Worse still, Bitcoin didn’t win the race to payments public key publishing; not even by a decade. Instead, you’ve been able send and receive payments with me via Paypal with my email address since the late 90s. Again, my email address is not credit-backed and my local burrito shop will still look at me sideways if I try to offer it as payment. So, no win.
But all this begs the question of what does the future look like from the view of the present. Computers in the 1940s were humans… clerks that could do math quickly. Did ENIAC really look like the future of (human) computers in its contemporary time (1946)? Hard to say without being there and experiencing the zeitgeist first hand. Naming ENIAC a “computer” was a sign that people aspired to replace these clerks with machines, but how obvious was it really looking a loud room of cables and vacuums?
The Value of Predictions
Predictions provide a stake in the sand. They are reference points you can look back upon to see how both your thinking and the world has evolved over time.
Anyone can make a prediction; that’s not the difficult part nor the valuable part. I don’t put much value in a prediction if it lacks accountability. Accountability could be a post-mortem if the prediction is past its expiration. Or accountability could be a system for measuring the progress of the prediction if it hasn’t arrived yet.
I am most inspired in my interest in predictions by the Long Now Foundation. Michael Chabon’s take on the Long Now Foundation’s first project, the Clock of the Long Now, is just perfect in capturing the spirit of long term predictions. It is, as Michael points out, on the longest of time horizon, an issue of the existence of the human race.

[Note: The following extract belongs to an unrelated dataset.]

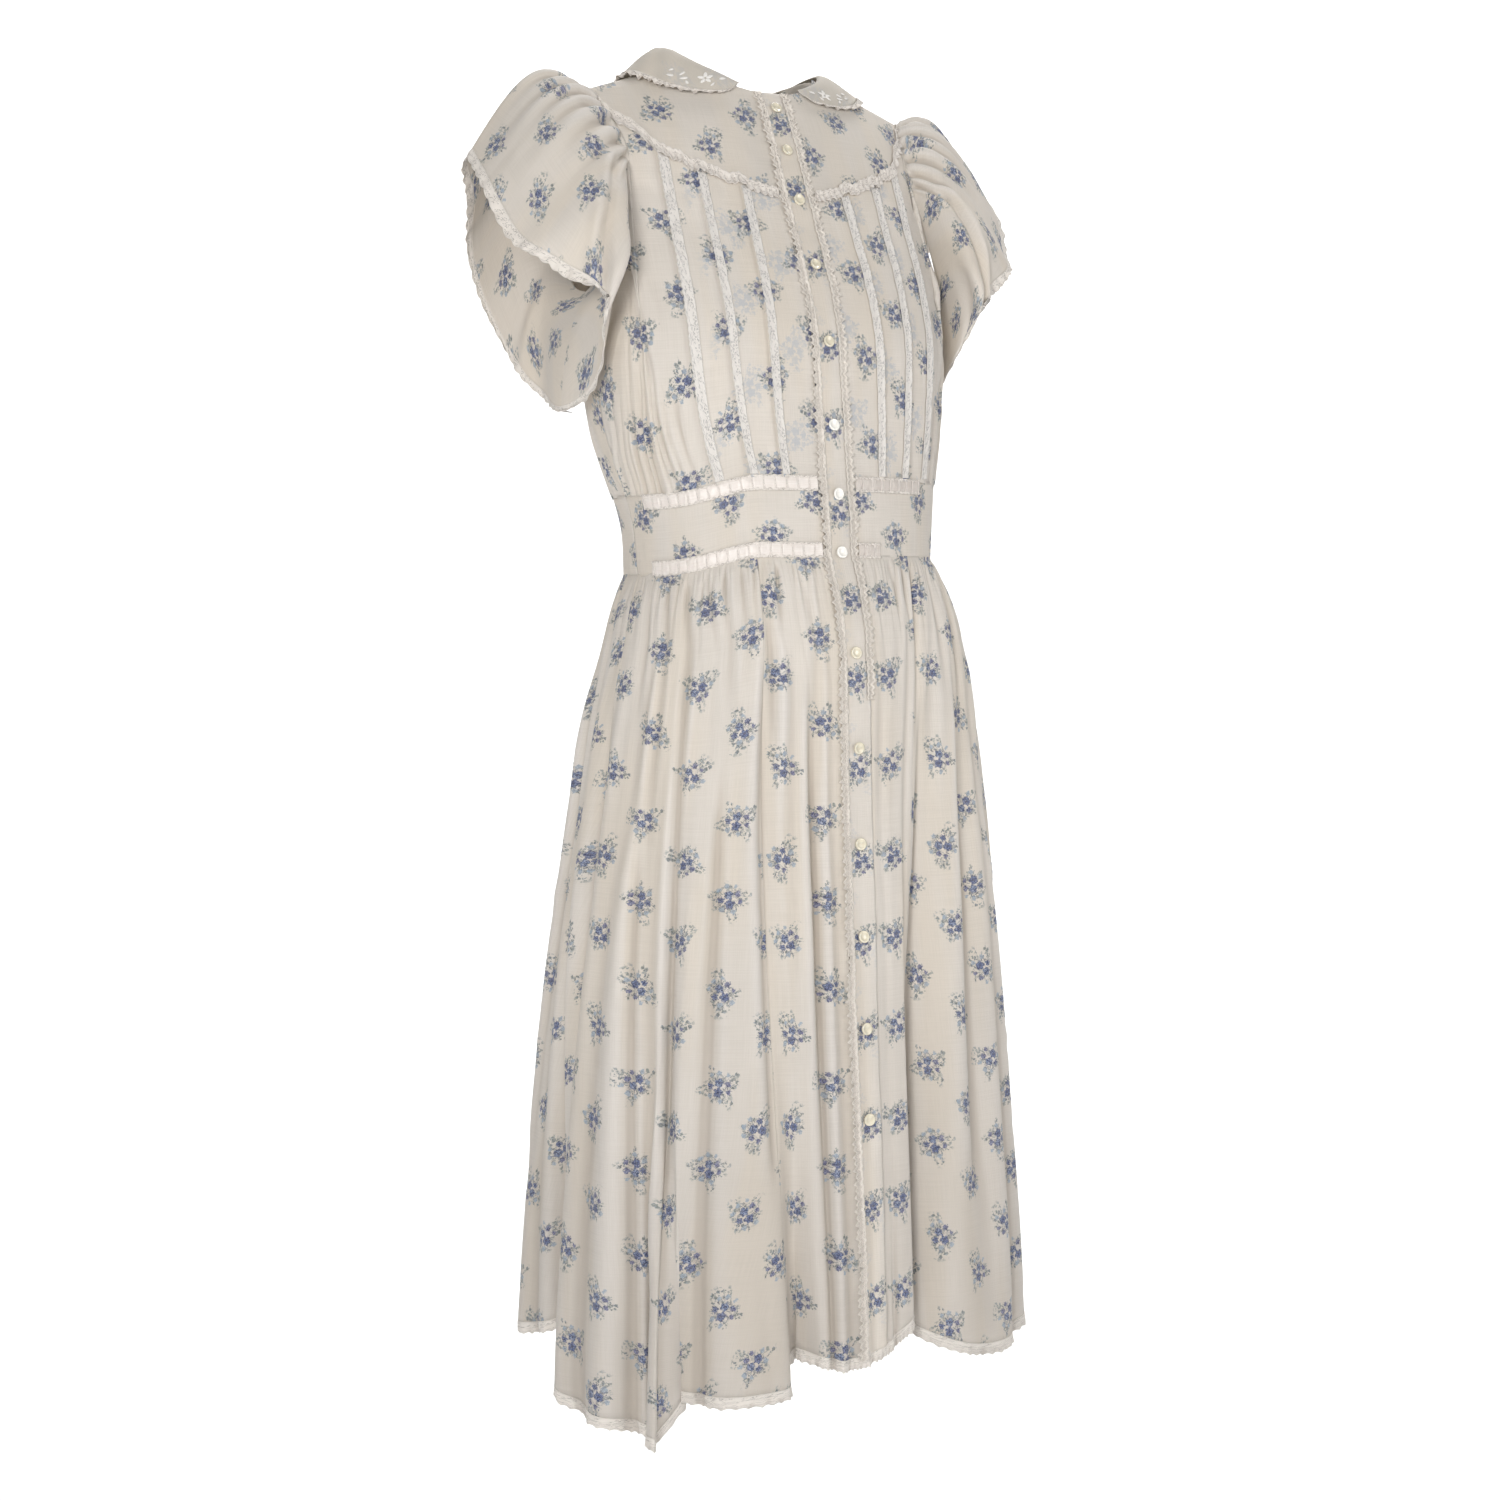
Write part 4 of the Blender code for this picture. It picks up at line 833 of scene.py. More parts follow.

The Long Now Foundation tracks long term bets and predictions. It’s a system more robust than my simple approach of Pinning a tweet. The geek in me especially appreciates this meta-bet contending the continued existence of the Long Now Foundation’s bet tracking system. This is a wonderful example of prediction accountability and well worth a five minute diversion down the hyperlink rabbit hole.
Part of my interest in predictions comes from the essential role predictions play in my day job. An investment in a company is a prediction about the future. While most forms of investment are a rather dry prediction about future capital appreciation, early stage venture capital is most successful when its a (correct) prediction that a set of Founders are going to make a dent in the universe over the next 5–7 years. The time horizon of these predictions makes feedback loops to improve future performance painfully long. But, there’s something intellectually satisfying about scanning down a Schedule of Investments sheet and seeing dates, names, and amounts spanning back past a decade lined up neatly against their resulting outcomes, so cleanly delineated without any cognitive biases. It’s another great example of prediction accountability.
The Rate of Change
In January, when I lose my prediction, I will be eager to make it all over again. I’m convinced the security model of credit cards is fundamentally broken and billions of dollars in fraud (and cost of fraud detection) could be avoided though some form of security-by-design that decouples a credit card ID number from its authorization.
The trap I fell into with my 3 year prediction is an incredibly common one. I overestimated how quickly things would change. Here’s Bill Gates on this subject:
We always overestimate the change that will occur in the next two years and underestimate the change that will occur in the next ten.
- Bill Gates, The Road Ahead
I’ve bastardized Bill’s quote over the years and usually retell it as: We overestimate the rate of change and underestimate its impact once it catches fire. This is part of why I like making predictions and why I enjoy reading through the Long Now Foundation’s Long Bets; they help develop pattern recognition for protecting against this all-too-common mistake: overestimating the rate of change.
Play It Again, Sam
Between now and January, I’ll find a new prediction to make, and then Pin that one to the top of my Twitter profile. The criteria for my next one will be: a provocative idea, that is a minority-held opinion, that if true will be a big change, and won’t take more than 5 years to come about. Feel free to play along at home.